L'argent dans le garage
Les groupes garage-punk ne sont pas en reste avec les versions des Knickerbockers (1965),très influencés par les Beatles et celle des Sonics (1965) qui confirment leur réputation de groupe sauvage. La version de Paul Revere and The Raiders (1965) n'est pas très loin des deux premières.
Knickerbockers
Sonics
Paul Revere and The Raiders
On pourrait encore citer la versions des Kingsmen (cf. « Louie Louie ») qui a atteint la seizième place dans le hit parade national américain, celle de Jr.
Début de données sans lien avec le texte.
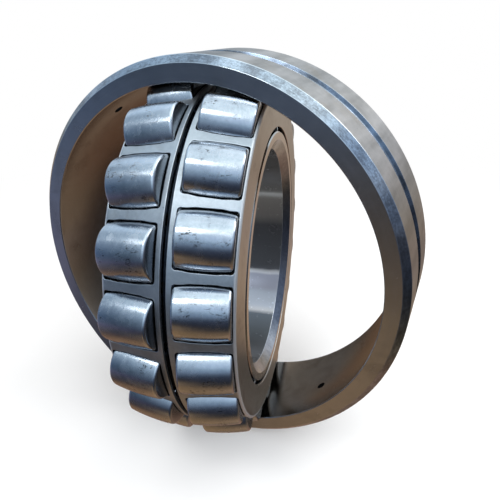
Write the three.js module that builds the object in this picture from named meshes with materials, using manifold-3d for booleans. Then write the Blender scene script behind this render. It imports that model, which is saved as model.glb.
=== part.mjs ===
// Double-row spherical roller bearing, 140 x 250 x 68 mm, with its inner
// assembly swivelled out of the outer ring.
//
// Millimetres, +Z up. The origin is the bearing centre, which is also the
// centre of the spherical raceway. The outer ring's axis is Y. The inner
// assembly (inner ring, guide ring, two cages and 38 barrel rollers) is built
// about Y, then turned about Z so that the +Y end of its axis leans towards +X.
//
// Profiles are lists of [radius, y]. Inboard is towards y = 0.

import * as THREE from 'three';
import { mergeVertices } from 'three/addons/utils/BufferGeometryUtils.js';
import Module from 'manifold-3d';

const wasm = await Module();
wasm.setup();

// ------------------------------------------------------------------- bearing
const RAD = Math.PI / 180;

const BORE_D = 140;
const OUTER_D = 250;
const WIDTH = 68; // both rings
const HALF_WIDTH = WIDTH / 2;
const SWIVEL_DEG = 78.335;

const RING_SEGMENTS = 64;
const WELD_TOLERANCE = 1e-4;

// ------------------------------------------------------------ roller layout
const ROLLERS_PER_ROW = 19;
const ROLLER_STEP_DEG = 360 / ROLLERS_PER_ROW;
const ROLLER_D = 30.4; // largest diameter
const ROLLER_HALF = 13.9; // half length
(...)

Walker & The All Stars en 1966, de Jerry Lee Lewis sur le fabuleux Live at the Star Club, Hamburg, les Searchers, John Lee Hooker, les Doors, les Trashmen, Eddy Mitchell, Dick Rivers, Jimi Hendrix, Diana Ross, etc.
On se contentera pour terminer, d'une version atypique de « Money », celle des Flying Lizards qui en juillet 1979, enregistrent un arrangement « New Wawe » du titre et publient un album éponyme. Avec succès d'ailleurs puis que leur relecture de « Money » atteint la 5ème place des Charts en Angleterre et la 22ème aux USA.
Flying Lizard
Comme on le voit avec « Money », il suffit parfois de désirer très fort d'avoir de l'argent pour que le désir se transforme en réalité. Ce n'est malheureusement pas toujours le cas... D'aucun rêvent de supprimer l'argent, d'autres d'en avoir toujours plus, pour l'instant c'est l'argent qui mène le bal et paie l'orchestre.